The three auto manufacturers cooperated to build vehicles with identical parts in what became known as the Canadian Military Pattern (CMP). All were painted the same army colours. By June 19th, 1943 GM, Ford and Chrysler had co-operatively built a half million vehicles. The event was commemorated as the presidents of the three companies presented the 500,000th vehicle to the Federal Government at a ceremony in Oshawa. Although it happened to come off a Ford factory line, the badges of all three automakers proudly adorned the truck’s grille. By August of 1944 more than a hundred different types of military vehicles were leaving the assembly lines at the rate of 3,500 transport trucks and 300 fighting vehicles every week.
By war’s end, Ford had built a total of 450,000 vehicles and General Motors added another 300,000 units. Chrysler Canada’s contribution was 180,000 military vehicles. Chrysler Canada’s President, C.W. Churchill, was bestowed the Order of the British Empire for Chrysler’s output of artillery weapons made entirely out of recycled material at its plant in Sorel, Quebec.
The tide finally began to turn in favour of the Allies. Successful invasions of France, Italy and then Holland meant that the end was near. Finally, on May 8th, Victory in Europe was declared. From Halifax to Victoria the nation was ecstatic. After atomic bombs were dropped on Hiroshima and Nagasaki, Japan surrendered on August 14th. The long and horrible war was finally over. More than a million Canadian soldiers were on their way home. The 44,992 men and women who gave their lives for King and country will always have a place in history.

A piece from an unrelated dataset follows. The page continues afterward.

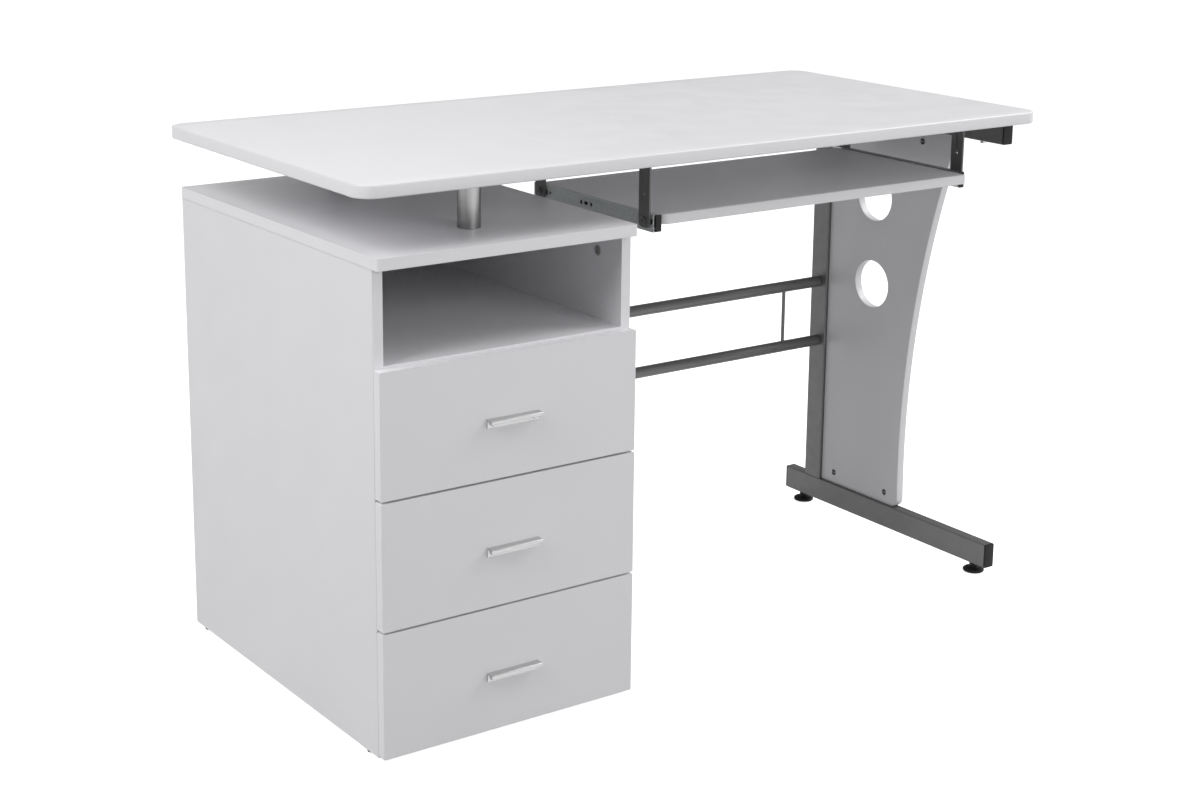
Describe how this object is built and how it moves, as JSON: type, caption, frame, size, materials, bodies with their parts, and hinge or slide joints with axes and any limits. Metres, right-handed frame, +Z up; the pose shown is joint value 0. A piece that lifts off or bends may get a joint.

The unsung heroes of World War Two are the Canadians who worked in the factories. It was with the help of women, the handicapped and immigrants that nearly a million motorized weapons of war were produced. Folks on the home front built the universal carriers, scout cars, artillery tractors and trailers, troop and ammunition transports, mobile service workshops, radio trucks, ambulances and fire trucks that finally brought an Allied victory and world peace.